With so much going on with the body during labor, some women find themselves going into a difference place in their mind. Some moms, even a few notable celebrities, have described it as a kind of out-of-body experience, and we couldn't agree more.
There is so much pressure on a new mom to experience the pain of a natural labor these days that sometimes it can be all too much. If the labor is fast and the contractions are intense — especially during transition and right before the pushing begins — then the mind can help by taking a woman out of the moment and have her, in a sense, watch herself and get a new perspective.
The sensation can usually be enough to start to center her and get a grip on what is happening. That comes just in time for when the real work begins — pushing.
Just before the birth, every one frets about what it will feel like to push a baby out. It's something that you can't visualize until the contractions get you to 10 centimeters, but somehow, after that your body and mind seem to know exactly what to do.
It can be a bit more difficult for a woman who has an epidural because the numbing can make it hard to figure out exactly where to push, but she too will soon know the sensation of pushing with your uterus and cervix to give the body the momentum to free its little bundle of joy. The sensation is hard to describe, but it happens for most women just as it should. There is pressure, pushing and then an amazing rush as the baby slides out and eventually ends up in his mother's arms. Now that is a sensation that a mother will always remember and cherish.
Just about the time that the baby crowns, there's a new sensation that most people prefer never to imagine. For way too many women, the baby doesn't quite have enough room, and he makes his own way, tearing through flesh as he comes.
Doctors don't do episiotomies as often these days, thinking that its better to just let things go naturally. But that means that a mom will feel every moment that the skin splits. Anyone who has gashed open their skin knows it isn't exactly like being licked by puppies, but if it is a spot where things are already swollen and sore, it can be tortuous for weeks afterward.
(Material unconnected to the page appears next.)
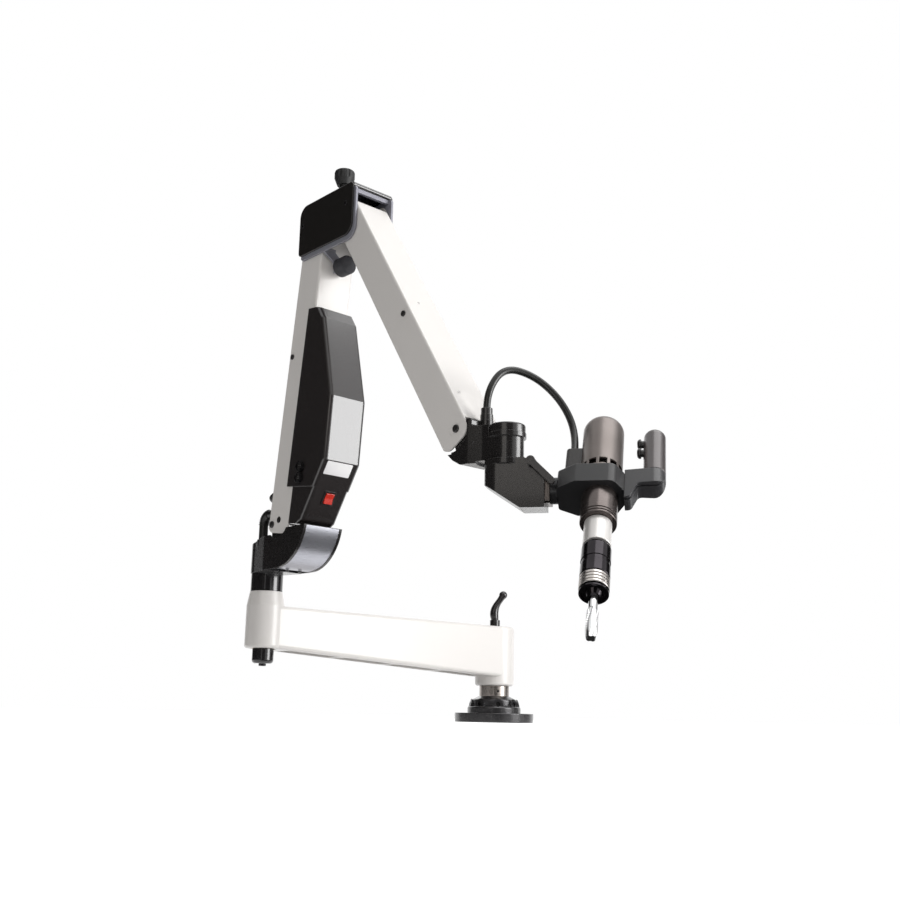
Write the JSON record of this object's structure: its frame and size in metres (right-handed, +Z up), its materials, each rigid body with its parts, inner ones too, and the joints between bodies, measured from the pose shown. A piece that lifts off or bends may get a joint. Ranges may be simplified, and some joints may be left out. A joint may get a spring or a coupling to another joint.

Witchazel and ice packs are in your future, and it could take weeks before you can sit straight. It's really painful and terrible, and a sensation you won't soon forget.
Moms have gone through a lot already with the labor and delivery, but one of the creepiest sensations happens after the action is over. The baby is out, and the mom may be ready to bond. Yet the doctor is still there, right in between her legs, and he has the task of stitching up the tears.
If you had stitches before on a cut on your arm or leg you may think you know what this feels like. But if for mom's whose anesthesia has worn off, the sensation is somewhat akin to what a pincushion must feel like, if the pincushion was bruised and swollen and ready for everyone to stop touching it.
It's not exactly painful, but no one would every call the sensation of being pricked in a sensitive area a dozen or so times exactly pleasant. We hope that the new baby is a distraction from the uncomfortable moment for you.